La forma de celebración de la Pascua judía consistía en la inmolación del cordero, siguiendo la ley de Moisés. Teniendo en cuenta que los días en el calendario del pueblo hebreo duraban de ocaso a ocaso, los fieles participaban en el festín ritual durante las primeras horas de la noche del día siguiente, 15 de Nisán.

Otro dato a tener en cuenta, es que los hebreos hacían retroceder la celebración de la Pascua en un día si caía en viernes, a fin de evitar dos jornadas consecutivas feriadas, puesto que el sabbath (sábado) es el día festivo para los judíos. En tal caso, la Pascua pasaba a celebrarse a partir de las primeras horas del sabbath (últimas seis horas de nuestro viernes). Y parece ser que fue precisamente esto lo que aconteció en el año de la Pasión de Cristo. Así, en el año 33 de nuestra era, la luna llena de Nisán (día 14 en el calendario hebreo), habría durado desde la tarde del 2 al 3 de nuestro mes de abril. Y según el calendario juliano, entonces imperante en el Imperio romano, el 2 de abril del año 33, habría sido un jueves, y por ende, el primero de los días de celebración de de la Pascua cristiana (domingo de Resurrección de Cristo) habría acontecido el 5 de abril.

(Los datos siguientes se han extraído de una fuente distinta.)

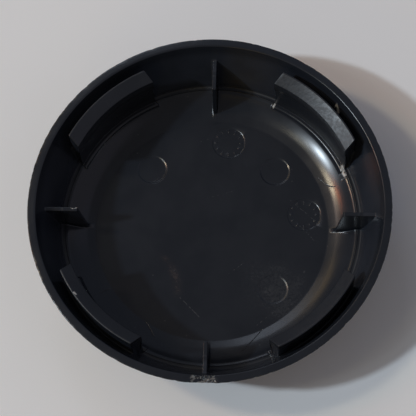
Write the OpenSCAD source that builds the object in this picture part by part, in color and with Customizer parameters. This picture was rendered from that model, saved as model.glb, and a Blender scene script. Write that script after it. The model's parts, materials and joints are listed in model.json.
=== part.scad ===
// Wheel centre cap, moulded in one piece from black plastic.
// It lies on its front face, with the open side up.
// Origin: centre of the front face. +Z runs along the cap's axis, out of the open side.
// Half sections are drawn with the radius along X and the height along Y.

/* [Rim and skirt] */
// Outer diameter of the rim
rim_d = 70; // [66:0.5:76]
// Height from the front face to the rim
cap_h = 16; // [14.5:0.5:20]
// Width of the rim face, which is also the skirt's thickness
wall_t = 1.65; // [1.3:0.05:2.2]
// Lean of the skirt from upright
skirt_angle = 18.2; // [15:0.2:21]
// Radius of the shoulder where the skirt turns into the front face
shoulder_r = 6; // [4.5:0.25:7]
// Rounding of the rim's outer edge
rim_round = 0.15; // [0.1:0.05:0.5]
// Rounding of the rim's inner edge
lip_round = 0.3; // [0.15:0.05:0.5]

/* [Floor and ledge] */
// Thickness of the flat floor
front_t = 2; // [1.6:0.1:3]
// Height of the ledge above the floor
step_h = 2.6; // [2:0.1:3.2]
// Width of the flat ledge between the skirt and its inner edge
ledge_w = 1.15; // [0.9:0.05:1.6]
// Width of the curved band that rises from the floor to the ledge
sweep_w = 5.4; // [4.6:0.1:6.2]
// Radius of the curved band
sweep_r = 12.5; // [10:0.5:18]
// Rounding of the ledge's inner edge between the lugs
edge_round = 1.3; // [0.6:0.1:1.6]
// Rounding where the skirt meets the ledge
foot_round = 0.35; // [0.15:0.05:0.6]

/* [Snap lugs] */
// Number of lugs, with one rib between each pair
lug_n = 4; // [3:1:5]
// Width of a lug between its two parallel ends
lug_w = 19.9; // [16:0.1:24]
// Gap at the rim between the skirt and the outer face of a lug
lug_gap = 2.3; // [1.9:0.05:2.8]
// Thickness of a lug
lug_t = 2.55; // [2:0.05:2.8]
// How far the lugs stand above the rim
lug_proud = 0.2; // [0:0.1:1]
// Drop of the lead-in slope on top of a lug
lug_lead_in = 1.5; // [0.8:0.1:2.4]
// Width of the narrow flat along a lug's outer top edge
lug_crest = 0.35; // [0.15:0.05:0.6]
// Depth of the relief in a lug's inner face, under its gripping land
lug_relief = 0.35; // [0.2:0.05:0.5]
// Height of the gripping land's lower end above the top edge of the ribs
land_clear = 0.2; // [0.1:0.05:0.6]
// How far the ledge under a lug runs in past the plain ledge
pad_w = 0.65; // [0.4:0.05:0.9]
// Height of the upright step under a lug's ledge
pad_h = 0.9; // [0.6:0.1:1.2]
// Rounding of the inner edge of that ledge
pad_round = 0.55; // [0.3:0.05:0.8]

/* [Ribs] */
// Thickness of a rib
rib_t = 0.8; // [0.6:0.05:1.2]
// Depth of a rib's top edge below the rim
rib_drop = 4; // [3:0.2:6]
// Length of a rib's top edge, from the skirt inwards
rib_len = 6.3; // [5:0.1:7.5]
// Draft of a rib's front edge
rib_draft = 7; // [3:0.5:9]

/* [Mould marks] */
// Diameter of an ejector pin mark
pin_d = 5.8; // [4:0.1:7]
// Depth of an ejector pin mark
pin_depth = 0.15; // [0.05:0.05:0.3]
// Distance from the floor's edge in to the centre of an ejector pin mark
pin_inset = 5.55; // [4:0.05:9]
// Diameter of a round stamp mark
stamp_d = 6.6; // [5:0.1:7.5]
// Depth of a round stamp mark
stamp_depth = 0.1; // [0.05:0.05:0.2]
// Distance from the floor's edge in to the centre of a stamp mark
stamp_inset = 4.45; // [4:0.05:9]

/* [Hidden] */
$fn = 96;

plastic_black = [0.07, 0.075, 0.09];

// Directions of the marks, measured from the first rib
pin_angles = [-45, 45, 135];
stamp_angles = [10, 81];

rim_r = rim_d/2;
lip_r = rim_r - wall_t;
ledge_z = front_t + step_h;
rib_top_z = cap_h - rib_drop;
lug_top_z = cap_h + lug_proud;
land_low_z = rib_top_z + land_clear;

// Radius of the skirt's inner face at height z
function skirt_in_r(z) = lip_r - (cap_h - z)*tan(skirt_angle);
// Radius of the skirt's outer face at height z
function skirt_out_r(z) = rim_r - (cap_h - z)*tan(skirt_angle);

foot_r = skirt_in_r(ledge_z);
edge_r = foot_r - ledge_w;
floor_r = edge_r - sweep_w;
lug_out_r = lip_r - lug_gap;
lug_in_r = lug_out_r - lug_t;

// Radius of the upright step under a lug's ledge
pad_r = edge_r - pad_w;

// Depth to which lugs and ribs are rooted in the skirt and the floor
root = wall_t/2;
// Reach of a cut past the face that it opens
past = 1;
// Reach of a rounded corner's sliver past the corner's sides
sliver_past = 0.3;

// Centre of the curved band's arc, found from its two ends and its radius
band_low = [floor_r, front_t];
band_high = [edge_r, ledge_z];
band_chord = band_high - band_low;
band_mid = (band_low + band_high)/2;
band_rise = sqrt(sweep_r*sweep_r - band_chord*band_chord/4);
band_centre = band_mid + band_rise*[-band_chord.y, band_chord.x]/norm(band_chord);

// A quarter pie or less of a circle, between the directions of two points
module pie(centre, r, a, b) {
    intersection() {
        translate(centre) circle(r);
        polygon([centre, centre + 2*(a - centre), centre + 2*(b - centre)]);
    }
}

// Centre of the circle of radius r that touches both sides of the corner p,
// where toward_a and toward_b are points along the two sides
function touch_centre(p, toward_a, toward_b, r) =
    let (
        u = (toward_a - p)/norm(toward_a - p),
        v = (toward_b - p)/norm(toward_b - p),
        middle = (u + v)/norm(u + v),
        half_sine = sqrt((1 - u*v)/2)
    ) p + middle*r/half_sine;

// Point where that circle touches the side that runs from p towards q
function touch_point(p, q, centre) =
    let (u = (q - p)/norm(q - p)) p + u*((centre - p)*u);

// The sliver between a corner p and the circle that rounds it, which touches the
// corner's sides at touch_a and touch_b. It is grown from the circle's centre past
// both sides, so that none of its edges lies along a side.
module sliver(p, touch_a, touch_b, centre, r) {
    grow = 1 + sliver_past/r;
    difference() {
        polygon([centre, for (q = [touch_a, p, touch_b]) centre + grow*(q - centre)]);
        translate(centre) circle(r);
    }
}

// The sliver of a corner between two straight sides
module corner_sliver(p, toward_a, toward_b, r) {
    centre = touch_centre(p, toward_a, toward_b, r);
    touch_a = touch_point(p, toward_a, centre);
    touch_b = touch_point(p, toward_b, centre);
    sliver(p, touch_a, touch_b, centre, r);
}

// The sliver of the ledge's inner edge, between the flat ledge and the curved band
module ledge_sliver() {
    reach = sweep_r + edge_round;
    centre_z = ledge_z - edge_round;
    drop = centre_z - band_centre.y;
    centre = [band_centre.x + sqrt(reach*reach - drop*drop), centre_z];
    on_band = band_centre + (centre - band_centre)*sweep_r/reach;
    sliver(band_high, [centre.x, ledge_z], on_band, centre, edge_round);
}

// Solid half section bounded by the cap's outside, pulled in by inset all round
module outside_section(inset = 0) {
    lean = [sin(skirt_angle), cos(skirt_angle)];
    outer_low = skirt_out_r(0);
    turn = 90 - skirt_angle;
    tangent = shoulder_r*tan(turn/2);
    bend_r = shoulder_r - inset;
    bend_centre = [outer_low - tangent, shoulder_r];
    bend_end = bend_centre + bend_r*[lean.y, -lean.x];
    top_r = rim_r - inset/cos(skirt_angle);
    union() {
        polygon([
            [0, inset],
            [bend_centre.x, inset],
            bend_end,
            [top_r, cap_h],
            [0, cap_h]
        ]);
        pie(bend_centre, bend_r, [bend_centre.x, inset], bend_end);
    }
}

// Half section of the space inside the cap, without lugs and ribs
module inside_section() {
    top_z = cap_h + past;
    union() {
        polygon([
            [0, front_t],
            band_low,
            band_high,
            [foot_r, ledge_z],
            [lip_r, cap_h],
            [lip_r, top_z],
            [0, top_z]
        ]);
        pie(band_centre, sweep_r, band_low, band_high);
    }
}

// The rounded edges of the revolved wall that take material away
module edge_slivers() {
    corner_sliver([rim_r, cap_h], [lip_r, cap_h], [skirt_out_r(0), 0], rim_round);
    corner_sliver([lip_r, cap_h], [rim_r, cap_h], [foot_r, ledge_z], lip_round);
    ledge_sliver();
}

// Revolved wall: front face, floor, curved band, ledge and skirt
module shell() {
    rotate_extrude() {
        difference() {
            union() {
                difference() {
                    outside_section();
                    inside_section();
                }
                corner_sliver([foot_r, ledge_z], band_high, [lip_r, cap_h], foot_round);
            }
            edge_slivers();
        }
    }
}

// Half section of a lug, rooted in the wall. Its inner face has a lead-in slope,
// an upright gripping land and a relief under the land, and it stands on a stepped ledge.
module lug_section() {
    union() {
        intersection() {
            polygon([
                [lug_in_r + lug_relief, 0],
                [lug_in_r + lug_relief, land_low_z - lug_relief],
                [lug_in_r, land_low_z],
                [lug_in_r, lug_top_z - lug_lead_in],
                [lug_out_r - lug_crest, lug_top_z],
                [lug_out_r, lug_top_z],
                [lug_out_r, 0]
            ]);
            union() {
                outside_section(root);
                translate([0, cap_h - past]) square([lug_out_r, lug_proud + 2*past]);
            }
        }
        difference() {
            translate([pad_r, ledge_z - pad_h]) square([lug_in_r + root - pad_r, pad_h]);
            corner_sliver([pad_r, ledge_z], [pad_r, ledge_z - pad_h], [lug_in_r, ledge_z], pad_round);
        }
    }
}

// One snap lug, centred on the X axis. Its two ends are parallel to that axis,
// so the arc that it is cut from is longer at each end.
module lug() {
    half_arc = asin((lug_w/2 + past)/pad_r);
    intersection() {
        rotate(-half_arc) rotate_extrude(angle = 2*half_arc) lug_section();
        translate([0, -lug_w/2, -past]) cube([rim_r, lug_w, lug_top_z + 2*past]);
    }
}

// One upright rib, lying along the X axis
module rib() {
    tip_r = skirt_in_r(rib_top_z) - rib_len;
    low_r = tip_r - rib_top_z*tan(rib_draft);
    translate([0, rib_t/2, 0]) rotate([90, 0, 0]) linear_extrude(rib_t) {
        intersection() {
            polygon([[low_r, 0], [tip_r, rib_top_z], [rim_r, rib_top_z], [rim_r, 0]]);
            outside_section(root);
        }
    }
}

// A shallow round mark in the floor, in direction a and inset from the floor's edge
module floor_mark(a, inset, d, depth) {
    rotate(a) translate([floor_r - inset, 0, front_t - depth]) cylinder(h = depth + past, d = d);
}

module cap() {
    pitch = 360/lug_n;
    color(plastic_black) difference() {
        union() {
            shell();
            for (i = [0:lug_n - 1]) {
                rotate(i*pitch) rib();
                rotate((i + 0.5)*pitch) lug();
            }
        }
        for (a = pin_angles) floor_mark(a, pin_inset, pin_d, pin_depth);
        for (a = stamp_angles) floor_mark(a, stamp_inset, stamp_d, stamp_depth);
    }
}

cap();
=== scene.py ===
"""Looks of a black moulded wheel centre cap that lies on a pale table, open side up.

The cap is one moulding. Its mesh is drawn from half sections: a plain one, one through a
snap lug and one through a rib. A quarter of the ring is laid out from them, and a
Geometry Nodes tree turns four quarters and the floor disc into one closed mesh.
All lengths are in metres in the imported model's frame: the origin is the centre of the
front face and +Z runs out of the open side.
"""

import json
import math

import bmesh
import bpy
from bpy.props import FloatProperty, FloatVectorProperty, IntProperty, PointerProperty
from mathutils import Matrix, Vector, noise
from mathutils.geometry import delaunay_2d_cdt


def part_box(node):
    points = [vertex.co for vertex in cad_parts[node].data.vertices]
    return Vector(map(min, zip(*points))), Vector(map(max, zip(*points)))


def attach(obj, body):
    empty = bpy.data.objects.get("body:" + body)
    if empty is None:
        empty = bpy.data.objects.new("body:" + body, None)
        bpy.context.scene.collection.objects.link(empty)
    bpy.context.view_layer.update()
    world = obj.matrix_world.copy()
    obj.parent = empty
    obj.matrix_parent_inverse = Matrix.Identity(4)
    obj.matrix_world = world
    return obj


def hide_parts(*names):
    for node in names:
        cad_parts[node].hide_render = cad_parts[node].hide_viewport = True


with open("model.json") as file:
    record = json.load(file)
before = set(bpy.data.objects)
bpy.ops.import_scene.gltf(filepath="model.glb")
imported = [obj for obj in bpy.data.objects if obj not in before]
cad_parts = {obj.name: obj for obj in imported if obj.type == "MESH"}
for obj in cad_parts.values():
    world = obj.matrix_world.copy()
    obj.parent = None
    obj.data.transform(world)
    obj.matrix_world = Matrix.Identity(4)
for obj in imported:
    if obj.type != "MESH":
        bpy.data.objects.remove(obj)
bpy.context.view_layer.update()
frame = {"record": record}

bl_info = {
    "name": "Wheel centre cap",
    "version": (1, 0, 0),
    "blender": (4, 5, 0),
    "location": "View3D > Sidebar > Cap",
    "description": "Builds a moulded wheel centre cap with its snap lugs, ribs and wear",
    "category": "Add Mesh",
}

MM = 0.001
BODY = "root"
CAD_NODE = "cap"

LUG_GRIP = next(m for m in frame["record"]["mounts"] if m["name"] == "lug_grip")
NODE_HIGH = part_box(CAD_NODE)[1]
# Height of the lugs above the rim in mm
LUG_PROUD = 0.2


# Properties

def length(label, text, millimetres):
    """A length property, with its default given in millimetres."""
    return FloatProperty(
        name=label,
        description=text,
        default=millimetres * MM,
        min=0.0,
        precision=5,
        subtype="DISTANCE",
        unit="LENGTH",
    )


def angle(label, text, degrees):
    """An angle property, with its default given in degrees."""
    return FloatProperty(
        name=label,
        description=text,
        default=math.radians(degrees),
        subtype="ANGLE",
        unit="ROTATION",
    )


def factor(label, text, value):
    """A plain share from 0 to 1."""
    return FloatProperty(
        name=label,
        description=text,
        default=value,
        min=0.0,
        max=1.0,
        precision=4,
        subtype="FACTOR",
    )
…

Circunstancia determinada porque, mientras la mayoría de los judíos (siguiendo la costumbre señalada de no celebrar dos días consecutivos de fiesta), retrasaron en un día la celebración de la Pascua (lo hicieron en las últimas horas de nuestro viernes), Jesús y sus doce apóstoles se juntaron para compartir la Última Cena -en la que el Hijo de Dios instituyó la Eucaristía-, en la noche del jueves.

De ahí que los cristianos sigamos celebrando la Semana Santa comenzando por el Domingo de Ramos, día de la entrada de Jesús en Jerusalén, acompañado de sus apóstoles; siguiendo con el Jueves y Viernes Santo (días de la Última Cena y Pasión y crucifixión de Cristo, respectivamente); y al tercer día después de su muerte, el domingo de Pascua de Resurrección.

Un día que también el pueblo judío celebraba, pues en el 16 de Nisán (nuestro día de Pascua), le eran ofrendadas a Yahvé por los hebreos algunas de las precoces espigas verdes de grano, que habían nacido con las primeras luces de la primavera. Entonces la vida dependía por entero de las buenas cosechas, por lo que la luz del sol era el más importante símbolo de la vida. Y del mismo modo, como símbolo de vida para la Humanidad (tal como recoge el Evangelio de San Juan), expresó Jesús: Yo soy la luz del mundo, y el que me sigua no andará en tinieblas, sino que tendrá la luz de la vida. Y ahora, más que nunca si cabe, la solidaridad y el amor siguen siendo los apasionantes retos que habrán de manifestarse con pasión, si queremos un futuro de dignidad y justicia para la Humanidad.